Exercise description ▸ Set down the lines from the one containing "boot.matrix_world = heading" to the one containing "imported = [obj", both lines included, exactly as they stand and with no other lines.

==*==

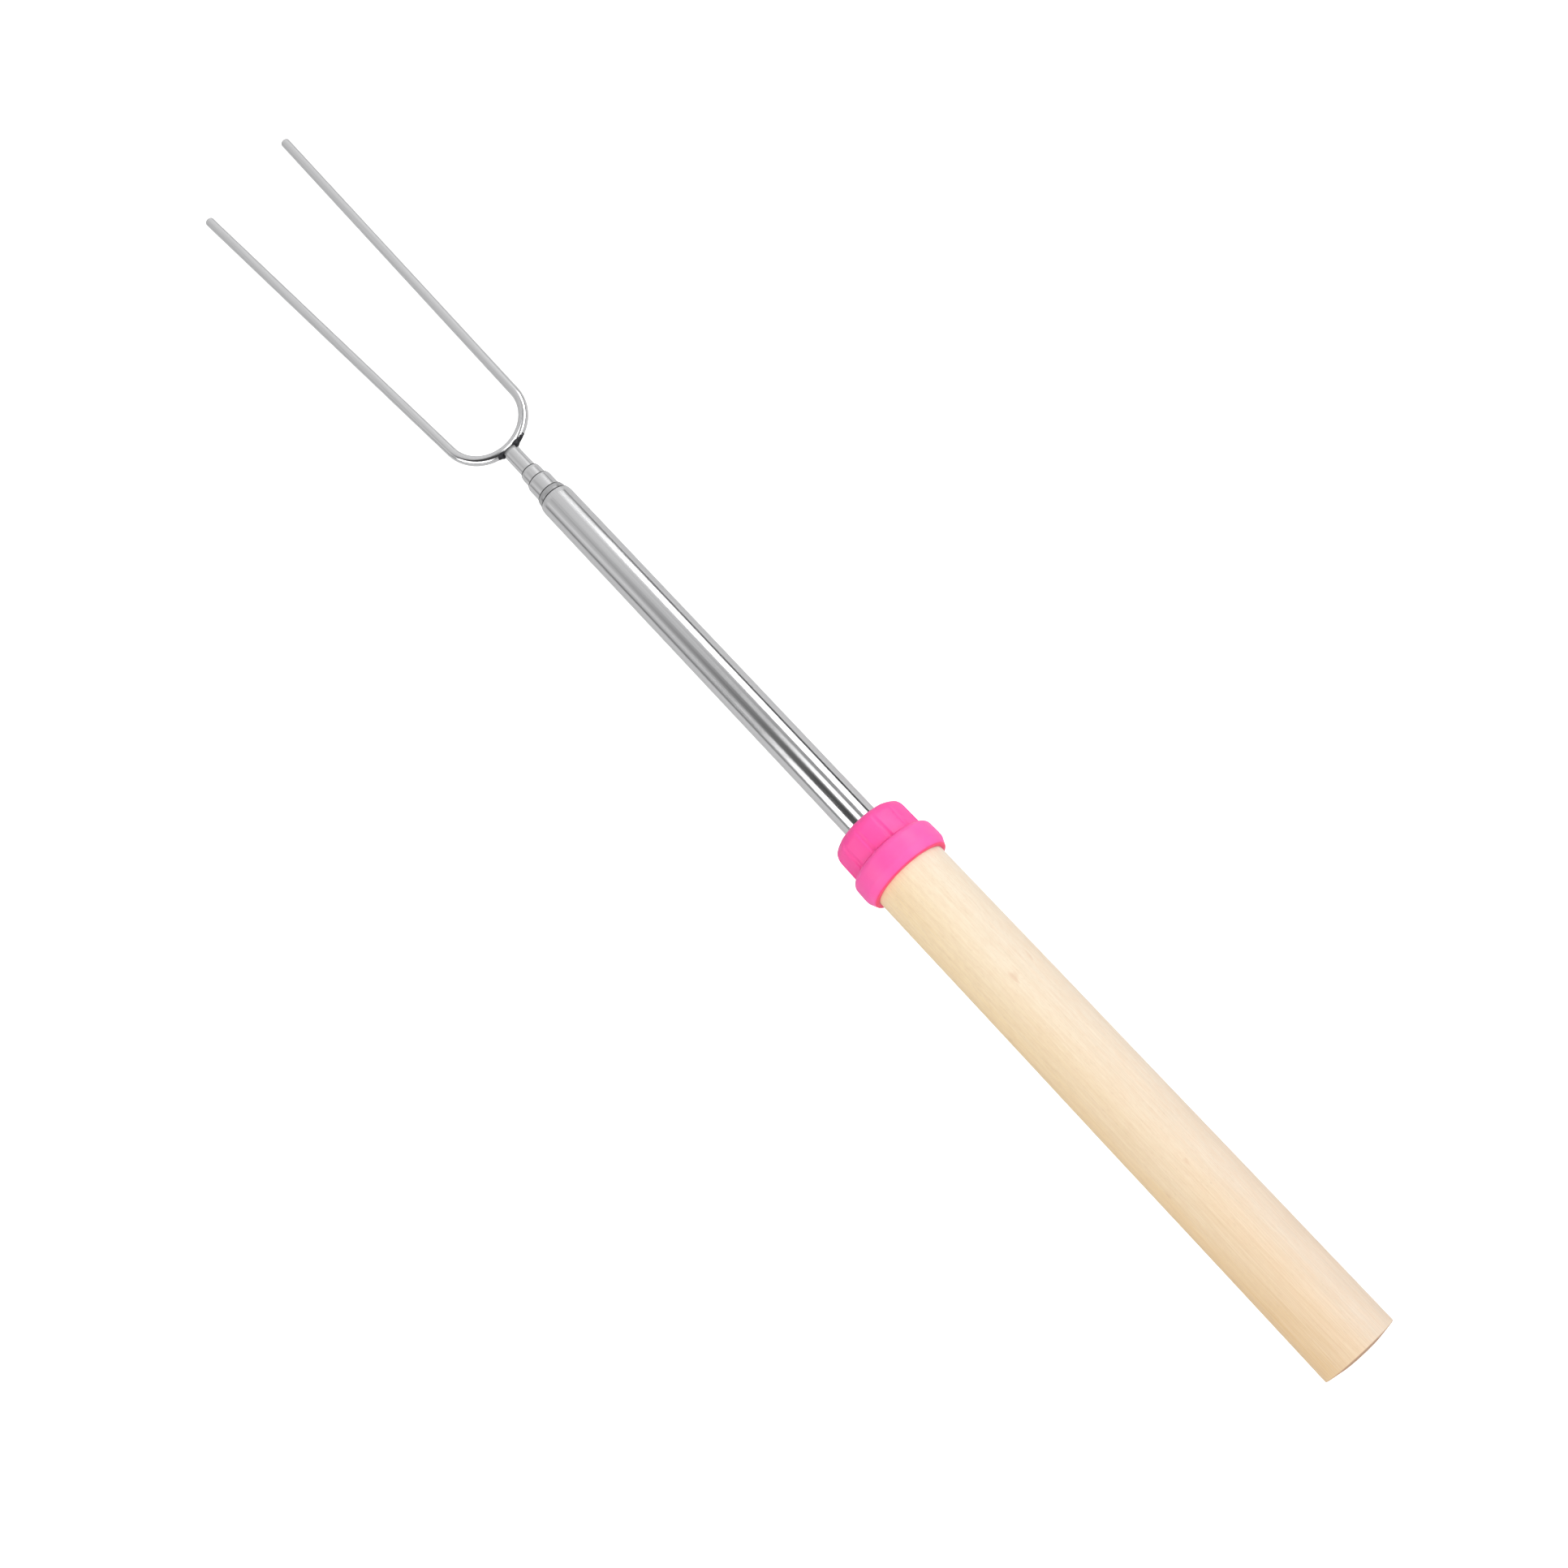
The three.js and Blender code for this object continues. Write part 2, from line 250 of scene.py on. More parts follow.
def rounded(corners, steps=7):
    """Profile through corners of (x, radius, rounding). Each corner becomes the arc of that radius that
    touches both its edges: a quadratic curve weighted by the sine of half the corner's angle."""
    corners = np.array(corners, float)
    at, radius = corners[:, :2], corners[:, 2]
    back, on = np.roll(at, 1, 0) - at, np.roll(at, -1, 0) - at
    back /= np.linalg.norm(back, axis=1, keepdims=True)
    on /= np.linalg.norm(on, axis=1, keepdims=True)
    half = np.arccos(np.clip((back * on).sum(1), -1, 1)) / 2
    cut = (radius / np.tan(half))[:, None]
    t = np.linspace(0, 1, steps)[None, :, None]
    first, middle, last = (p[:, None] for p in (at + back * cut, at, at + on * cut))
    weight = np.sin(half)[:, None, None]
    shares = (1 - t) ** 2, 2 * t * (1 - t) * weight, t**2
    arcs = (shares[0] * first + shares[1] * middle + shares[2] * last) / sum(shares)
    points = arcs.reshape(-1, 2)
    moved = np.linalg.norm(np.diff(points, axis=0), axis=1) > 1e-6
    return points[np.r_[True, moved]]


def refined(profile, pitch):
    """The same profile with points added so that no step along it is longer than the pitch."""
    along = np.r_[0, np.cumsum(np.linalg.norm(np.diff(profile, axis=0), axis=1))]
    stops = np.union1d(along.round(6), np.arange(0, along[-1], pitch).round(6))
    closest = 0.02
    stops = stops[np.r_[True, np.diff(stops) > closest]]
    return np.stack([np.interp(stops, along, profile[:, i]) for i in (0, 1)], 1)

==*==

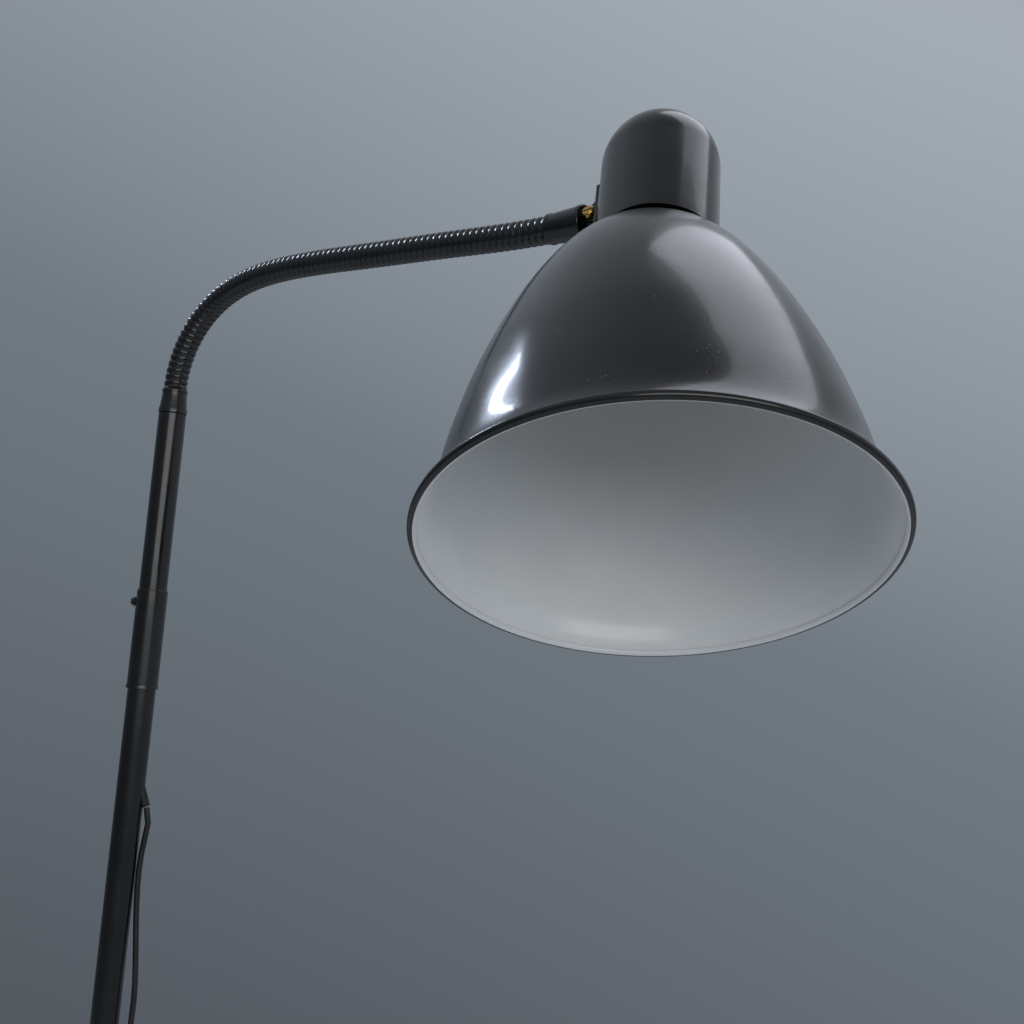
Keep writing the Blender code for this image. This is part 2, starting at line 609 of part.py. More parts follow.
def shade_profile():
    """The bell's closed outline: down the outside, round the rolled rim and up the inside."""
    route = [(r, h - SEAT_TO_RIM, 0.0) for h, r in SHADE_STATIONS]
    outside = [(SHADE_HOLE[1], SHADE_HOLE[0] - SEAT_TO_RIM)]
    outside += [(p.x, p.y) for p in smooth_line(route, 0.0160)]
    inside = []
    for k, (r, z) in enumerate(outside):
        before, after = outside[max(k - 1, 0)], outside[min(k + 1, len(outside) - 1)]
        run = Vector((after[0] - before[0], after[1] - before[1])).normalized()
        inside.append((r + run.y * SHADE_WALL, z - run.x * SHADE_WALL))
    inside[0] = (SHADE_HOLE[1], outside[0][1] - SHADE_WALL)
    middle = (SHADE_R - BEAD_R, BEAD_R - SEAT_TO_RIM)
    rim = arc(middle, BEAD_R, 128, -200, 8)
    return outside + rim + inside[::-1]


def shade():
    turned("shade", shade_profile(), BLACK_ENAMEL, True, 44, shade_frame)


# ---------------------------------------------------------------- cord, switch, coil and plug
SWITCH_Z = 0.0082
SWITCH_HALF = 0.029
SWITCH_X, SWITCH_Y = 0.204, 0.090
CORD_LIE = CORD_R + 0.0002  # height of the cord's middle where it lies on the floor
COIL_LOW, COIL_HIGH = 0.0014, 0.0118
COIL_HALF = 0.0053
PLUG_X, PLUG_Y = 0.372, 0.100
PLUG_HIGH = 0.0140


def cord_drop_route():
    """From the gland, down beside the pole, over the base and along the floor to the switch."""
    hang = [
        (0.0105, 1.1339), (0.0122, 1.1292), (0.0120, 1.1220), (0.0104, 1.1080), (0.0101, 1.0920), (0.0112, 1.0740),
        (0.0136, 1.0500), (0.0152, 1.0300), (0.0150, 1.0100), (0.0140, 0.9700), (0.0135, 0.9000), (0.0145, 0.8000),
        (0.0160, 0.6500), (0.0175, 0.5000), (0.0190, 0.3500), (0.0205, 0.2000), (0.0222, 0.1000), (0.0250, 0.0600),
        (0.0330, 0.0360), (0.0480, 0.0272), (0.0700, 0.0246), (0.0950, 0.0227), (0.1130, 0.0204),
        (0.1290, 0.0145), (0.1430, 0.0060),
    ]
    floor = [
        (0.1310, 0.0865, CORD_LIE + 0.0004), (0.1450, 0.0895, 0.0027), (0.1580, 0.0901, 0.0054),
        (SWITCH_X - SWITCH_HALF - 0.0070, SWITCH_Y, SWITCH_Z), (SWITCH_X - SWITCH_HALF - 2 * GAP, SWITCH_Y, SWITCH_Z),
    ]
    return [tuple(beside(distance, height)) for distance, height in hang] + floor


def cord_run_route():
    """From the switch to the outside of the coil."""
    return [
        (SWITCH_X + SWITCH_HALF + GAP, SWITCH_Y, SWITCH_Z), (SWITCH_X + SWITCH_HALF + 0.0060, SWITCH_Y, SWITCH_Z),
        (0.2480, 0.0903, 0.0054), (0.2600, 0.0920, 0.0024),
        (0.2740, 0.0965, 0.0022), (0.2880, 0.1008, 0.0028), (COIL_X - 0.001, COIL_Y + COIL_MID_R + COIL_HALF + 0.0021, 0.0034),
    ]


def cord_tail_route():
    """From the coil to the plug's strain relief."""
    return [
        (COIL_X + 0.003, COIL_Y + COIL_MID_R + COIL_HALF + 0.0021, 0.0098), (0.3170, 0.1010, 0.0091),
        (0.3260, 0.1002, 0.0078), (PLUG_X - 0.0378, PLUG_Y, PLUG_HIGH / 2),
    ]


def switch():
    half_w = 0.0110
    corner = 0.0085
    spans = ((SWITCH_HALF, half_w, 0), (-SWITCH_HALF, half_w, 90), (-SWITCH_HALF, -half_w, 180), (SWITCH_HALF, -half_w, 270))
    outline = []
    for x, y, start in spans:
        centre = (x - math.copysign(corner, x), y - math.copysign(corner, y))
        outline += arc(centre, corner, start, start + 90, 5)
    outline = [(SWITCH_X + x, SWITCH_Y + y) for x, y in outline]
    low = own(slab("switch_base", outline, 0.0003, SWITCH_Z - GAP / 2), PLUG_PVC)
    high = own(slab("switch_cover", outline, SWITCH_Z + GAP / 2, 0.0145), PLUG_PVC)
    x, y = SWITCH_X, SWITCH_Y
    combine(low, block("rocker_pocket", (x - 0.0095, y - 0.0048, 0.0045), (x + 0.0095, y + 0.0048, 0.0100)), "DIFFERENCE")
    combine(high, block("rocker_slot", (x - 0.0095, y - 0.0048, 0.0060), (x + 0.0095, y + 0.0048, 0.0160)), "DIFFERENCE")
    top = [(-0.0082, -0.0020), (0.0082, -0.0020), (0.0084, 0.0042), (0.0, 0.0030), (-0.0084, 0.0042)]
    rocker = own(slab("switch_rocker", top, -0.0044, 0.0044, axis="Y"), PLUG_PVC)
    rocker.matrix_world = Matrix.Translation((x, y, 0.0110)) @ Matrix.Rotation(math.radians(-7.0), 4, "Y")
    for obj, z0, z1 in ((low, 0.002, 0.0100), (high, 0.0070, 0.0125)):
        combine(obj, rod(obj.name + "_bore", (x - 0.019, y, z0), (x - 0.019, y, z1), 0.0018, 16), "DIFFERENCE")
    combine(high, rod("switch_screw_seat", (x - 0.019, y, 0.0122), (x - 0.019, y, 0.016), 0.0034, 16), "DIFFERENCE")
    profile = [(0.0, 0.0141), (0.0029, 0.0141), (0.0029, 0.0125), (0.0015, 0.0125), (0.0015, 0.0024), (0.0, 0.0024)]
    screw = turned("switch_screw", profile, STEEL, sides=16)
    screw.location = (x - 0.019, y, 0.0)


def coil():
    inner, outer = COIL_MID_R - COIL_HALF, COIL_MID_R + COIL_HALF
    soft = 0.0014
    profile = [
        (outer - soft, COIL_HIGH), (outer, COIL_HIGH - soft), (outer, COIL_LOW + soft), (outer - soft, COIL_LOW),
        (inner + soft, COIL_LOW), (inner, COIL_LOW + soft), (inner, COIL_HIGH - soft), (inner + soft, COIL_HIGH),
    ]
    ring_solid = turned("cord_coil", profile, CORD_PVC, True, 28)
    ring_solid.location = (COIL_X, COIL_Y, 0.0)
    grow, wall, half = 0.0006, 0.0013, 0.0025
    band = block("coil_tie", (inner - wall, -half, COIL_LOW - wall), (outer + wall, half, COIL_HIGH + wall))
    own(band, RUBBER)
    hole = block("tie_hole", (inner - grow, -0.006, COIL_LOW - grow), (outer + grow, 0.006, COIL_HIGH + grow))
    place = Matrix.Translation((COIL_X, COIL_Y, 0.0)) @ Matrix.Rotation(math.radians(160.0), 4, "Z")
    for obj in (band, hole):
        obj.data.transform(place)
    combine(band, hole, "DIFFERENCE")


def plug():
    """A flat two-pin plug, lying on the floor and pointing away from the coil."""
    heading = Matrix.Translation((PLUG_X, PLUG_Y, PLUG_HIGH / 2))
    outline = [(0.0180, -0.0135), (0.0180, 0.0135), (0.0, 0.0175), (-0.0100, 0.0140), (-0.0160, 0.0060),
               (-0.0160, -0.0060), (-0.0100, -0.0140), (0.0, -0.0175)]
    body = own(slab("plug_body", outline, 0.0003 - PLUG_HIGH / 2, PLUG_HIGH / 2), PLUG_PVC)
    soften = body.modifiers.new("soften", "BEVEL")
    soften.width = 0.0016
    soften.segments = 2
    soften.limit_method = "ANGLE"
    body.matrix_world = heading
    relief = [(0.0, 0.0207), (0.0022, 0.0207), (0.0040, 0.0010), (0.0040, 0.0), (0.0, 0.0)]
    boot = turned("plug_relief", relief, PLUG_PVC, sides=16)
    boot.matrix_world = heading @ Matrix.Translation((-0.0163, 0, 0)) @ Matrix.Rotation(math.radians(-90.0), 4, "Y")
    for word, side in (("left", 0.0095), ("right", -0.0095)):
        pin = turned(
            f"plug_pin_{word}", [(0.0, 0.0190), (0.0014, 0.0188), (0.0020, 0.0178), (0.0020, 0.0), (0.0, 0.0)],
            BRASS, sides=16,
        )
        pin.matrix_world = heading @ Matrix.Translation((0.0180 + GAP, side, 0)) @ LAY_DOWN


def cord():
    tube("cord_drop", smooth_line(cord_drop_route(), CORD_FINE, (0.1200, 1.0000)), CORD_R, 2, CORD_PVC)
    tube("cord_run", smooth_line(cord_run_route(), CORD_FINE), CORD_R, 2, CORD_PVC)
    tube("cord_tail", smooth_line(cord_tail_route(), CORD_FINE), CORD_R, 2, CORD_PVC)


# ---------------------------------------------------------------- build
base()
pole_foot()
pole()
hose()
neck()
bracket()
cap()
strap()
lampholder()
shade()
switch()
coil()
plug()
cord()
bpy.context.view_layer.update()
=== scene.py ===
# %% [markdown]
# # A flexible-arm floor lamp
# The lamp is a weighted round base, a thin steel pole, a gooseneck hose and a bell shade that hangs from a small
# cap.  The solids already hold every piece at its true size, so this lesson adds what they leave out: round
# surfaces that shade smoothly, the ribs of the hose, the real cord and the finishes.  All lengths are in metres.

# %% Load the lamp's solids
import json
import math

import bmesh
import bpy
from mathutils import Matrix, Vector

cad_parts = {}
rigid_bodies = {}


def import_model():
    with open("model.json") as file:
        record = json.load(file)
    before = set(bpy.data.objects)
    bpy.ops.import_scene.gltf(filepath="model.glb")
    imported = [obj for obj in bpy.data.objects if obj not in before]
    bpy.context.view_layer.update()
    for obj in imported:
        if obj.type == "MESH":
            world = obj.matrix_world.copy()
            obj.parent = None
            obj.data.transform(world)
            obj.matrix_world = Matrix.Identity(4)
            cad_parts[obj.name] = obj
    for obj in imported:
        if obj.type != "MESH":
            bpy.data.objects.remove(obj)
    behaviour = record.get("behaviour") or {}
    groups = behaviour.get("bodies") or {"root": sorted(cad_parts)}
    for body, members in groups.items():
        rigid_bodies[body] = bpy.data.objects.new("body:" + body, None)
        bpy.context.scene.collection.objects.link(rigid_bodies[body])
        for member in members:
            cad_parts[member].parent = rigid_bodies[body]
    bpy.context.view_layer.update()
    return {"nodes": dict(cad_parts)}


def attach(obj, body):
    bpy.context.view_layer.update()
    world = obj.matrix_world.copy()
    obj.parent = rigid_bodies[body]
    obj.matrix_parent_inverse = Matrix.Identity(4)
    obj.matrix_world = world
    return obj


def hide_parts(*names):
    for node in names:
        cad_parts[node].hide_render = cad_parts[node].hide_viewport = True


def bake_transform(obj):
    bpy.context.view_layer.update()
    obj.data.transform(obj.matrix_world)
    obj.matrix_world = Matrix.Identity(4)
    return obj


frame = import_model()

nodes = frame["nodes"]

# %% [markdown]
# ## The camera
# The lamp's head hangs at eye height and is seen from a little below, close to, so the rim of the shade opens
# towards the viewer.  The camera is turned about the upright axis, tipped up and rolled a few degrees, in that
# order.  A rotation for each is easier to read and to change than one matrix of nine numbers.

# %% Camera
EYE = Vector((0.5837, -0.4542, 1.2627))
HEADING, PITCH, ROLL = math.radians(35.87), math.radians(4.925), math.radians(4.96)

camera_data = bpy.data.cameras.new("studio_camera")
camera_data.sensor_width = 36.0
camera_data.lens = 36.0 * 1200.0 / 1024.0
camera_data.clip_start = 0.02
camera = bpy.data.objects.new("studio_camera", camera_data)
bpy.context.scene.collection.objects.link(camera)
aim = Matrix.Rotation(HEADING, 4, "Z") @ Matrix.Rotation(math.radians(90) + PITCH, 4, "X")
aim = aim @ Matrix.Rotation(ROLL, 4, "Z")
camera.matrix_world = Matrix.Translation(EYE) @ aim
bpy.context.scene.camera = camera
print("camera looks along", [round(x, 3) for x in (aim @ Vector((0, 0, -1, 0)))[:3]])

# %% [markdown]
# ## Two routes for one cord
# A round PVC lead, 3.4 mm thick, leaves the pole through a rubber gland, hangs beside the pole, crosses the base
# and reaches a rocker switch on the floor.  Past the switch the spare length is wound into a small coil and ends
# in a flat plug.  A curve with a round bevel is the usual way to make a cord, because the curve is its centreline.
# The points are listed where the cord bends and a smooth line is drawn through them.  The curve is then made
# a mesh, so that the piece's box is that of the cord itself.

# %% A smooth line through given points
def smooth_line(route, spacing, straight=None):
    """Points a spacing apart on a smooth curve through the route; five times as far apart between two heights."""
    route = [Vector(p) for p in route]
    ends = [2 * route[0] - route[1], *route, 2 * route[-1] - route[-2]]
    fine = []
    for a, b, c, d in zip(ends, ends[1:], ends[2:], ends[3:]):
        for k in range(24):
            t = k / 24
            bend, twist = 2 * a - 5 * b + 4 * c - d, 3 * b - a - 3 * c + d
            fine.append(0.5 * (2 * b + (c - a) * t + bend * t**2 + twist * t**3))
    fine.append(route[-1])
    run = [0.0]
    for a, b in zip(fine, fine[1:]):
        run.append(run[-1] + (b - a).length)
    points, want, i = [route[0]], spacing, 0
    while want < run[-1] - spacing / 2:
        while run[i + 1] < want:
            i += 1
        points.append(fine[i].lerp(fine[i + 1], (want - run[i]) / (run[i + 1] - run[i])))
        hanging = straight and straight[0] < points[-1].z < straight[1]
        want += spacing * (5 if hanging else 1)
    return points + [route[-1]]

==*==

Correct output ▸
    boot.matrix_world = heading @ Matrix.Translation((-0.0163, 0, 0)) @ Matrix.Rotation(math.radians(-90.0), 4, "Y")
    for word, side in (("left", 0.0095), ("right", -0.0095)):
        pin = turned(
            f"plug_pin_{word}", [(0.0, 0.0190), (0.0014, 0.0188), (0.0020, 0.0178), (0.0020, 0.0), (0.0, 0.0)],
            BRASS, sides=16,
        )
        pin.matrix_world = heading @ Matrix.Translation((0.0180 + GAP, side, 0)) @ LAY_DOWN


def cord():
    tube("cord_drop", smooth_line(cord_drop_route(), CORD_FINE, (0.1200, 1.0000)), CORD_R, 2, CORD_PVC)
    tube("cord_run", smooth_line(cord_run_route(), CORD_FINE), CORD_R, 2, CORD_PVC)
    tube("cord_tail", smooth_line(cord_tail_route(), CORD_FINE), CORD_R, 2, CORD_PVC)


# ---------------------------------------------------------------- build
base()
pole_foot()
pole()
hose()
neck()
bracket()
cap()
strap()
lampholder()
shade()
switch()
coil()
plug()
cord()
bpy.context.view_layer.update()
=== scene.py ===
# %% [markdown]
# # A flexible-arm floor lamp
# The lamp is a weighted round base, a thin steel pole, a gooseneck hose and a bell shade that hangs from a small
# cap.  The solids already hold every piece at its true size, so this lesson adds what they leave out: round
# surfaces that shade smoothly, the ribs of the hose, the real cord and the finishes.  All lengths are in metres.

# %% Load the lamp's solids
import json
import math

import bmesh
import bpy
from mathutils import Matrix, Vector

cad_parts = {}
rigid_bodies = {}


def import_model():
    with open("model.json") as file:
        record = json.load(file)
    before = set(bpy.data.objects)
    bpy.ops.import_scene.gltf(filepath="model.glb")
    imported = [obj for obj in bpy.data.objects if obj not in before]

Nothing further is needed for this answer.